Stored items

· · · · · · ·

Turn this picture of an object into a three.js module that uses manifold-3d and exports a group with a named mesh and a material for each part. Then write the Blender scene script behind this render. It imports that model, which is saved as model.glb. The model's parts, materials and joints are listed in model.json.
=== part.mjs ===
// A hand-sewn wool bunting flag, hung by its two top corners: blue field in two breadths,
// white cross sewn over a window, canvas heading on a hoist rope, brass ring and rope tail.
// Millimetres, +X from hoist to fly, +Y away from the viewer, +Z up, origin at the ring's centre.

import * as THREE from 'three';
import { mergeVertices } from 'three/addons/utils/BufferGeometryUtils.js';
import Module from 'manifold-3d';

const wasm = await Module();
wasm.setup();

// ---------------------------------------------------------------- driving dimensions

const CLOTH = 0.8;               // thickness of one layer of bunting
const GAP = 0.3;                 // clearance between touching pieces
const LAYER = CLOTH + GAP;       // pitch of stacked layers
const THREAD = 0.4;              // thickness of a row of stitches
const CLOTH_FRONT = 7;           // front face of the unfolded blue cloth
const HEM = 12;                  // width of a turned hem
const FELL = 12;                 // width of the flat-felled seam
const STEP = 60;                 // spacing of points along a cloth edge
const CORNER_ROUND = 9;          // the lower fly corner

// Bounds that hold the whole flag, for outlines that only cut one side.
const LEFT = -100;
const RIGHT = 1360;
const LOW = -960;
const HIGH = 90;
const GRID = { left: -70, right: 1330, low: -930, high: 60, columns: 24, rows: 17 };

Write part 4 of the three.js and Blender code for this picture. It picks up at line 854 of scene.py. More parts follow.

· · · · · · ·

-- Given exercise --
Output the records above in their entirety, exactly.

-- Exercise output --
Turn this picture of an object into a three.js module that uses manifold-3d and exports a group with a named mesh and a material for each part. Then write the Blender scene script behind this render. It imports that model, which is saved as model.glb. The model's parts, materials and joints are listed in model.json.
=== part.mjs ===
// A hand-sewn wool bunting flag, hung by its two top corners: blue field in two breadths,
// white cross sewn over a window, canvas heading on a hoist rope, brass ring and rope tail.
// Millimetres, +X from hoist to fly, +Y away from the viewer, +Z up, origin at the ring's centre.

import * as THREE from 'three';
import { mergeVertices } from 'three/addons/utils/BufferGeometryUtils.js';
import Module from 'manifold-3d';

const wasm = await Module();
wasm.setup();

// ---------------------------------------------------------------- driving dimensions

const CLOTH = 0.8;               // thickness of one layer of bunting
const GAP = 0.3;                 // clearance between touching pieces
const LAYER = CLOTH + GAP;       // pitch of stacked layers
const THREAD = 0.4;              // thickness of a row of stitches
const CLOTH_FRONT = 7;           // front face of the unfolded blue cloth
const HEM = 12;                  // width of a turned hem
const FELL = 12;                 // width of the flat-felled seam
const STEP = 60;                 // spacing of points along a cloth edge
const CORNER_ROUND = 9;          // the lower fly corner

// Bounds that hold the whole flag, for outlines that only cut one side.
const LEFT = -100;
const RIGHT = 1360;
const LOW = -960;
const HIGH = 90;
const GRID = { left: -70, right: 1330, low: -930, high: 60, columns: 24, rows: 17 };

Write part 4 of the three.js and Blender code for this picture. It picks up at line 854 of scene.py. More parts follow.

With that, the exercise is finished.